In most cases injunctive relief on the basis of verbal threats of discriminatory action by state officials is considered premature. We think this general rule is inapplicable to cases involving preparation of ballots for an election because of the difficulty of fashioning relief after ballots have been certified, William v. Rhodes, 393 U.S. 23, 89 S. Ct. 5, 21 L. Ed. 2d 24 (1968), and because of the likelihood that plaintiffs' cause of action will be mooted by holding the election, Brockington v. Rhodes, 396 U.S. 41, 90 S. Ct. 206, 24 L. Ed. 2d 209 (1969).

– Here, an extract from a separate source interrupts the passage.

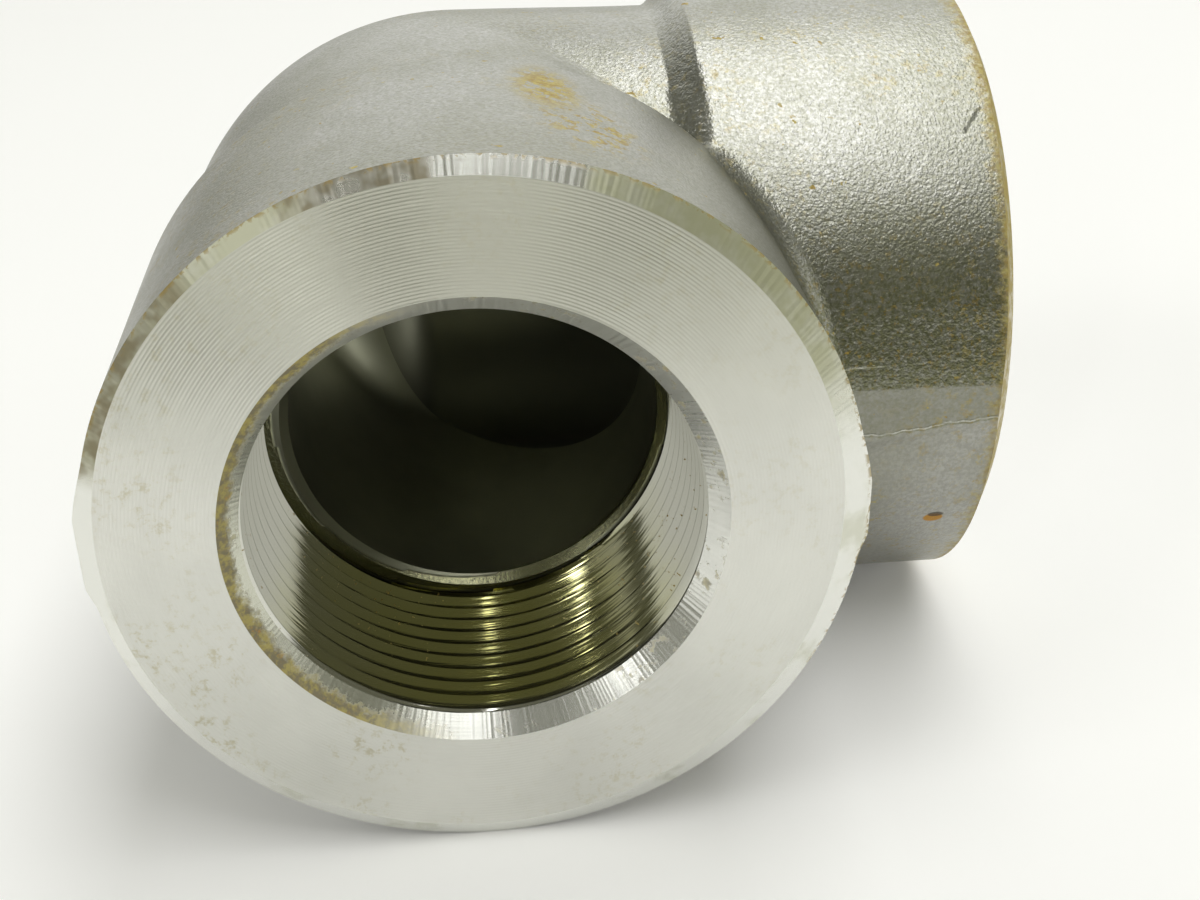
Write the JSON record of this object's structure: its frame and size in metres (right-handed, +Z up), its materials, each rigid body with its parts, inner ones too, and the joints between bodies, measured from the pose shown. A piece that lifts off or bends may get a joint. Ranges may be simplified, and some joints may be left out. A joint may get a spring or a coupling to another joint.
{
  "type": "forged elbow",
  "caption": "Ninety degree forged steel pipe elbow with two banded, threaded socket ends, turning a threaded pipe run through a right angle.",
  "frame": {"origin": "centre of the bounding box's underside; the elbow lies flat, resting on the undersides of its two bands", "axes": "+Z up, square to the plane of the bend; -Y out of one socket mouth; +X out of the other socket mouth"},
  "size_m": [0.0974, 0.0974, 0.075],
  "materials": {
    "forged_steel": "shot-blasted forged skin with light rust, machined end faces, chamfers, threads and bores"
  },
  "bodies": {
    "root": {"elbow_body": "forged_steel"}
  },
  "joints": []
}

The threat of unlawful action in this case is sufficient to call for the issuance of a permanent injunction. As we noted in our memorandum opinion of December 5, 1969, Secretary of State Powell has repeatedly stated that Public Act 76-1964 permits him to engage in practices utilized in the past. More recently he has argued that favoring certain candidates on the basis of "incumbency" or "seniority" is constitutionally permissible and permitted by Public Act 76-1964. We disagree. The Fourteenth Amendment requires all candidates, newcomers and incumbents alike, to be treated equally. The Weisberg case expressly condemned Secretary of State Powell's attempt to favor personal acquaintances and party regulars by awarding them top positions on the ballot. We will not permit him to achieve the same result by the transparent device of favoring incumbents or those with "seniority." Therefore, we have decided to make permanent the temporary injunction issued by this court on December 5, 1969.

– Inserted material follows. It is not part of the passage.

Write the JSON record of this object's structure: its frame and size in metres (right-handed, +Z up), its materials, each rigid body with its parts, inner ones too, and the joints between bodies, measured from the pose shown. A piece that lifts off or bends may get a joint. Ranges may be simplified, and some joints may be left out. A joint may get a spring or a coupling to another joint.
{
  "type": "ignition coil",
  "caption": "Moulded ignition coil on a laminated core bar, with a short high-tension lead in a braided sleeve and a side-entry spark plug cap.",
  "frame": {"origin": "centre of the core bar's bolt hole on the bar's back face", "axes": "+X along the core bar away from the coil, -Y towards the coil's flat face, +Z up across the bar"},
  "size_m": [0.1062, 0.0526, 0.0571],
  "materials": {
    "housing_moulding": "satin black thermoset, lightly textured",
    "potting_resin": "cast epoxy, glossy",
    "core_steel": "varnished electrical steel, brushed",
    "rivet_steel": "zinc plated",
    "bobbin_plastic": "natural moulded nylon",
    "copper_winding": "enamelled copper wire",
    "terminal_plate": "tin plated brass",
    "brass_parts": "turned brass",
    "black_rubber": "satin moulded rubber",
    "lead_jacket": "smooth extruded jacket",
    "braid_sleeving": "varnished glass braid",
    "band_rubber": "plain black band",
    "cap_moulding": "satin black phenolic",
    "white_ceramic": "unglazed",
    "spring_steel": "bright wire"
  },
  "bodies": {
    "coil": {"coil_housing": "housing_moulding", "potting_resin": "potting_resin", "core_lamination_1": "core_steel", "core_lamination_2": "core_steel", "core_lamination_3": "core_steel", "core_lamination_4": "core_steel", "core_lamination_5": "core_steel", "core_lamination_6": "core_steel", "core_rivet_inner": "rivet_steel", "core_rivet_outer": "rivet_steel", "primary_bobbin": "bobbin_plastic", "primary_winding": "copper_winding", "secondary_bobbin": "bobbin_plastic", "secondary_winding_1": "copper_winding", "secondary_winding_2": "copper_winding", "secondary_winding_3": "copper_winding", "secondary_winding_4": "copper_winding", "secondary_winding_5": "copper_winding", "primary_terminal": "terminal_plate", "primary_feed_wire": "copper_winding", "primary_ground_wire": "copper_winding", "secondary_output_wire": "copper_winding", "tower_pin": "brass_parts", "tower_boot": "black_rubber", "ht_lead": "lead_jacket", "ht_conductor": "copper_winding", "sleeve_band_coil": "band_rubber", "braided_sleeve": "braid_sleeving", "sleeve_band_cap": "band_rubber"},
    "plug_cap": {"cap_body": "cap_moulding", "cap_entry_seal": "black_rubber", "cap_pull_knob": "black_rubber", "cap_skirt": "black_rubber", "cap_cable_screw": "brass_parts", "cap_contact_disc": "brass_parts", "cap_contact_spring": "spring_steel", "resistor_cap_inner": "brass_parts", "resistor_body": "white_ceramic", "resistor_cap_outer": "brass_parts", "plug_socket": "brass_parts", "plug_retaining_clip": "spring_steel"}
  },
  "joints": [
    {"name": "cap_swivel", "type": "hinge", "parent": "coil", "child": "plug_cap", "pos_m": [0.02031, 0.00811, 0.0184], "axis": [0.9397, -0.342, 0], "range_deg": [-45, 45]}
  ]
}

Accordingly, it is ordered and decreed that the defendants, and those acting in their behalf, are permanently enjoined from breaking ties in the order of listing nominating petitions on primary ballots for the election to be held on March 17, 1970, and from certification thereof, by any means other than a drawing of candidates' names by lot or other nondiscriminatory means by which each of such candidates shall have an equal opportunity to be placed first on the ballot.